### To do:
Gather up all lines that carry the word "Vector".

↓↓↓

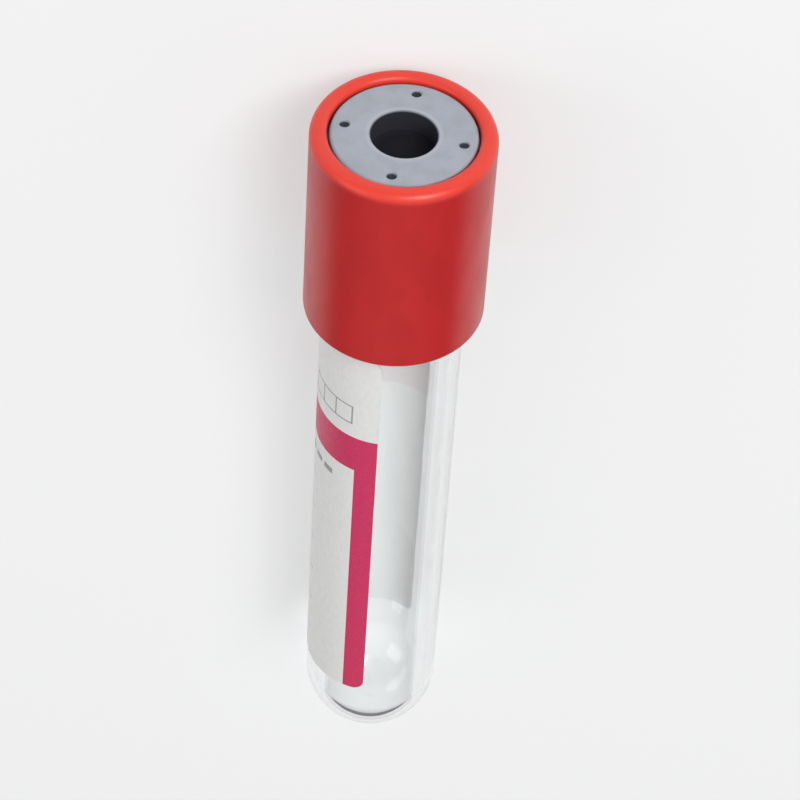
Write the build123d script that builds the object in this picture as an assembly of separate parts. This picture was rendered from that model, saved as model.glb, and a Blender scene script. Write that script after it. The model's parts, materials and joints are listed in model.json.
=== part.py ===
from build123d import *
import os
from math import asin, atan2, cos, degrees, hypot, sin

# A 13 x 75 mm evacuated blood collection tube with its push-on closure, in millimetres.
# Every piece is turned about the tube's own axis, with z along it: z = 0 is the tip of the round
# bottom. The whole tube is then laid down on the floor, its closed end towards -Y.

# --- Driving sizes: tube ---------------------------------------------------------------------
TUBE_RADIUS = 6.5
TUBE_WALL = 1.0
TUBE_LENGTH = 75.0
RIM_ROUNDING = 0.3

# --- Driving sizes: rubber stopper -----------------------------------------------------------
HEAD_OVERHANG = 0.65
SHOULDER_WIDTH = 0.65
SHOULDER_HEIGHT = 4.3
BOSS_HEIGHT = 1.1
PLUG_LENGTH = 8.5
PLUG_LEAD_IN = 0.9
HOLLOW_RADIUS = 2.8
HOLLOW_DEPTH = 7.5
HOLLOW_ROUNDING = 1.6
WELL_RADIUS = 2.95
WELL_DEPTH = 2.6
WELL_FLOOR_ROUNDING = 0.4
WELL_MOUTH_ROUNDING = 0.2
RUBBER_ROUNDING = 0.3
DIMPLE_RADIUS = 0.4
DIMPLE_DEPTH = 0.35
DIMPLE_INSET = 1.2
DIMPLE_COUNT = 4
FIRST_DIMPLE_ANGLE = -9.0

# --- Driving sizes: safety cap ---------------------------------------------------------------
CAP_HEIGHT = 21.3
CAP_WALL = 1.05
LIP_THICKNESS = 1.5
LIP_OUTER_ROUNDING = 0.9
LIP_INNER_ROUNDING = 0.5
SKIRT_EDGE_ROUNDING = 0.3
SNAP_RING_HEIGHT = 1.1
SNAP_RING_RAMP = 0.6

# --- Driving sizes: label --------------------------------------------------------------------
LABEL_WIDTH = 25.0
LABEL_LENGTH = 48.0
LABEL_THICKNESS = 0.1
LABEL_ABOVE_ROUND_END = 3.5
LABEL_RIGHT_EDGE_ANGLE = -5.0

# --- Clearances, each measured on the radius -------------------------------------------------
PLUG_CLEARANCE = 0.05
HEAD_CLEARANCE = 0.05
BOSS_CLEARANCE = 0.2
SNAP_RING_CLEARANCE = 0.05

# --- Sizes that follow from those above ------------------------------------------------------
BORE_RADIUS = TUBE_RADIUS - TUBE_WALL
PLUG_RADIUS = BORE_RADIUS - PLUG_CLEARANCE
PLUG_TIP = TUBE_LENGTH - PLUG_LENGTH
SHOULDER = TUBE_LENGTH + SHOULDER_HEIGHT
STOPPER_TOP = SHOULDER + BOSS_HEIGHT
HEAD_RADIUS = TUBE_RADIUS + HEAD_OVERHANG
BOSS_RADIUS = HEAD_RADIUS - SHOULDER_WIDTH
DIMPLE_CIRCLE_RADIUS = BOSS_RADIUS - DIMPLE_INSET
CAP_BORE_RADIUS = HEAD_RADIUS + HEAD_CLEARANCE
CAP_RADIUS = CAP_BORE_RADIUS + CAP_WALL
CAP_TOP = SHOULDER + LIP_THICKNESS
SKIRT_END = CAP_TOP - CAP_HEIGHT
SNAP_RING_RADIUS = TUBE_RADIUS + SNAP_RING_CLEARANCE
SNAP_RING_BOTTOM = TUBE_LENGTH - SNAP_RING_HEIGHT
LIP_OPENING_RADIUS = BOSS_RADIUS + BOSS_CLEARANCE
LABEL_BOTTOM = TUBE_RADIUS + LABEL_ABOVE_ROUND_END


def turned(outline, angle=360):
    """The solid swept by an outline of (radius, z) points that turns about the tube's axis."""
    return revolve(Plane.XZ * make_face(outline), Axis.Z, angle)


def make_tube():
    """A round-bottomed tube: two concentric quarter circles joined by straight walls and a rounded rim."""
    outer_end = CenterArc((0, TUBE_RADIUS), TUBE_RADIUS, -90, 90)
    inner_end = CenterArc((0, TUBE_RADIUS), BORE_RADIUS, 0, -90)
    walls = FilletPolyline(
        (TUBE_RADIUS, TUBE_RADIUS),
        (TUBE_RADIUS, TUBE_LENGTH),
        (BORE_RADIUS, TUBE_LENGTH),
        (BORE_RADIUS, TUBE_RADIUS),
        radius=RIM_ROUNDING,
    )
    axis_line = Line((0, TUBE_WALL), (0, 0))
    return turned(outer_end + walls + inner_end + axis_line)


def make_rubber_stopper():
    """The stopper: a plug with a hollow underside, a head that sits on the rim, and a boss with the well."""
    corners = [
        ((0, STOPPER_TOP - WELL_DEPTH), 0),
        ((WELL_RADIUS, STOPPER_TOP - WELL_DEPTH), WELL_FLOOR_ROUNDING),
        ((WELL_RADIUS, STOPPER_TOP), WELL_MOUTH_ROUNDING),
        ((BOSS_RADIUS, STOPPER_TOP), RUBBER_ROUNDING),
        ((BOSS_RADIUS, SHOULDER), 0),
        ((HEAD_RADIUS, SHOULDER), RUBBER_ROUNDING),
        ((HEAD_RADIUS, TUBE_LENGTH), RUBBER_ROUNDING),
        ((PLUG_RADIUS, TUBE_LENGTH), 0),
        ((PLUG_RADIUS, PLUG_TIP + PLUG_LEAD_IN), 0),
        ((PLUG_RADIUS - PLUG_LEAD_IN, PLUG_TIP), RUBBER_ROUNDING),
        ((HOLLOW_RADIUS, PLUG_TIP), RUBBER_ROUNDING),
        ((HOLLOW_RADIUS, PLUG_TIP + HOLLOW_DEPTH), HOLLOW_ROUNDING),
        ((0, PLUG_TIP + HOLLOW_DEPTH), 0),
    ]
    points, roundings = zip(*corners)
    stopper = turned(FilletPolyline(*points, radius=roundings, close=True))
    dimple = Cylinder(DIMPLE_RADIUS, DIMPLE_DEPTH, align=(Align.CENTER, Align.CENTER, Align.MAX))
    on_top_face = Location((0, 0, STOPPER_TOP))
    around = PolarLocations(DIMPLE_CIRCLE_RADIUS, DIMPLE_COUNT, start_angle=FIRST_DIMPLE_ANGLE)
    for place in around:
        stopper -= on_top_face * place * dimple
    return stopper


def make_safety_cap():
    """The cap: a lip over the stopper's shoulder, a snap ring under its head, and a skirt round the tube."""
    corners = [
        ((LIP_OPENING_RADIUS, CAP_TOP), LIP_INNER_ROUNDING),
        ((CAP_RADIUS, CAP_TOP), LIP_OUTER_ROUNDING),
        ((CAP_RADIUS, SKIRT_END), SKIRT_EDGE_ROUNDING),
        ((CAP_BORE_RADIUS, SKIRT_END), SKIRT_EDGE_ROUNDING),
        ((CAP_BORE_RADIUS, SNAP_RING_BOTTOM), 0),
        ((SNAP_RING_RADIUS, SNAP_RING_BOTTOM + SNAP_RING_RAMP), 0),
        ((SNAP_RING_RADIUS, TUBE_LENGTH), 0),
        ((CAP_BORE_RADIUS, TUBE_LENGTH), 0),
        ((CAP_BORE_RADIUS, SHOULDER), 0),
        ((LIP_OPENING_RADIUS, SHOULDER), 0),
    ]
    points, roundings = zip(*corners)
    return turned(FilletPolyline(*points, radius=roundings, close=True))


def make_label():
    """The label: a thin skin on the tube's wall. Angles run from the side that faces up, towards +X."""
    skin = Pos(TUBE_RADIUS + LABEL_THICKNESS / 2, LABEL_BOTTOM + LABEL_LENGTH / 2) * Rectangle(
        LABEL_THICKNESS, LABEL_LENGTH
    )
    wrap_angle = degrees(LABEL_WIDTH / TUBE_RADIUS)
    upward = -90
    left_edge_angle = upward + LABEL_RIGHT_EDGE_ANGLE - wrap_angle
    return Rotation(0, 0, left_edge_angle) * revolve(Plane.XZ * skin, Axis.Z, wrap_angle)


def lying_down():
    """Where the upright tube goes when it lies on its round bottom and on the edge of its cap's skirt.

    The height of the skirt's rounded edge over the floor is
    TUBE_RADIUS + reach * sin(tilt) - edge * cos(tilt) - SKIRT_EDGE_ROUNDING, which is 0 at this tilt.
    """
    reach = SKIRT_END + SKIRT_EDGE_ROUNDING - TUBE_RADIUS
    edge = CAP_RADIUS - SKIRT_EDGE_ROUNDING
    tilt = atan2(edge, reach) - asin((TUBE_RADIUS - SKIRT_EDGE_ROUNDING) / hypot(reach, edge))
    lip_reach = CAP_TOP - LIP_OUTER_ROUNDING - TUBE_RADIUS
    lip_edge = CAP_RADIUS - LIP_OUTER_ROUNDING
    length = TUBE_RADIUS + lip_reach * cos(tilt) + lip_edge * sin(tilt) + LIP_OUTER_ROUNDING
    round_end_centre = Location((0, TUBE_RADIUS - length / 2, TUBE_RADIUS))
    lean = Rotation(degrees(tilt) - 90, 0, 0)
    print(f"tilt {degrees(tilt):.4f} degrees, length along Y {length:.4f} mm")
    print(f"axis through (0, {TUBE_RADIUS - length / 2:.4f}, {TUBE_RADIUS}) at z = {TUBE_RADIUS}")
    return round_end_centre * lean * Location((0, 0, -TUBE_RADIUS))


def main():
    """Build every piece upright, lay it down and write it."""
    os.makedirs("parts", exist_ok=True)
    place = lying_down()
    nodes = {
        "tube": make_tube(),
        "rubber_stopper": make_rubber_stopper(),
        "safety_cap": make_safety_cap(),
        "label": make_label(),
    }
    for name, solid in nodes.items():
        export_step(place * solid, f"parts/{name}.step")


main()
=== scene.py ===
"""Builds the looks of a capped blood collection tube that lies on its side.

The pieces and finishes are in millimetres, in the tube's own frame: a radius from the
axis, an azimuth round it that starts at the upward side and turns towards +X, and a height
along the axis from the tip of the round end. Lie turns that frame into metres in the
shared frame, and each finish reads the same frame through a Mapping node. The finishes'
relief and glow_scale, and the studio, are in metres.
"""

import json
import logging
import math
from collections.abc import Sequence
from dataclasses import astuple, dataclass, field
from enum import Enum
from functools import reduce

import bpy
import numpy as np
from mathutils import Matrix, Vector


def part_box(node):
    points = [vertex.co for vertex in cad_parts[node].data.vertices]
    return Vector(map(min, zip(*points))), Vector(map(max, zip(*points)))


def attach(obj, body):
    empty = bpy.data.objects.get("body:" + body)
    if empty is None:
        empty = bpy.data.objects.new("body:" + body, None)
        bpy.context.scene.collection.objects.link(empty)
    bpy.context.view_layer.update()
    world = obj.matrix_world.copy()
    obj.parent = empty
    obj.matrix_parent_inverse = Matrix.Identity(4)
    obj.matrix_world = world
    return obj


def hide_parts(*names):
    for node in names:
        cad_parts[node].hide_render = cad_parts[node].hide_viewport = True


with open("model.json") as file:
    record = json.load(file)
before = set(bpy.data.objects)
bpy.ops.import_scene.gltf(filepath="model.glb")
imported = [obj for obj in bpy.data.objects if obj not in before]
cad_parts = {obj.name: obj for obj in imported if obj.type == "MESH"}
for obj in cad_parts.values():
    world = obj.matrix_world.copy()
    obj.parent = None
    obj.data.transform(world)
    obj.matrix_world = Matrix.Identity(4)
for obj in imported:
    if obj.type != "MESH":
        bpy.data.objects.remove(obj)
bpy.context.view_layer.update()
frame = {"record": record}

LOG = logging.getLogger("tube")
MM = 0.001
WELL_MOUNT_HEIGHT = 79.2  # of the needle well's mount over the tip, in mm
STUDIO_MIDDLE = (0.0, 0.0, 0.0085)  # where the lamps are aimed, in metres
MIX_SHARE, MIX_FIRST, MIX_SECOND, MIX_COLOUR = 0, 6, 7, 2  # a Mix node's colour sockets
Colour = tuple[float, float, float]
Span = tuple[float, float]
Socket = bpy.types.NodeSocket
Value = float | Socket
Paint = Colour | Socket
Array = np.ndarray
Measure = float | Array
Material = bpy.types.Material


class Body(Enum):
    """The two bodies that pieces ride on."""

    TUBE = "tube_body"
    CLOSURE = "closure"


class Slot(Enum):
    """The record's material slots."""

    CLEAR = "clear_plastic"
    RUBBER = "grey_rubber"
    RED = "red_plastic"
    LABEL = "label_paper"


# --- The tube's frame ---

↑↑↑

### Answer for this exercise:
from mathutils import Matrix, Vector
    return Vector(map(min, zip(*points))), Vector(map(max, zip(*points)))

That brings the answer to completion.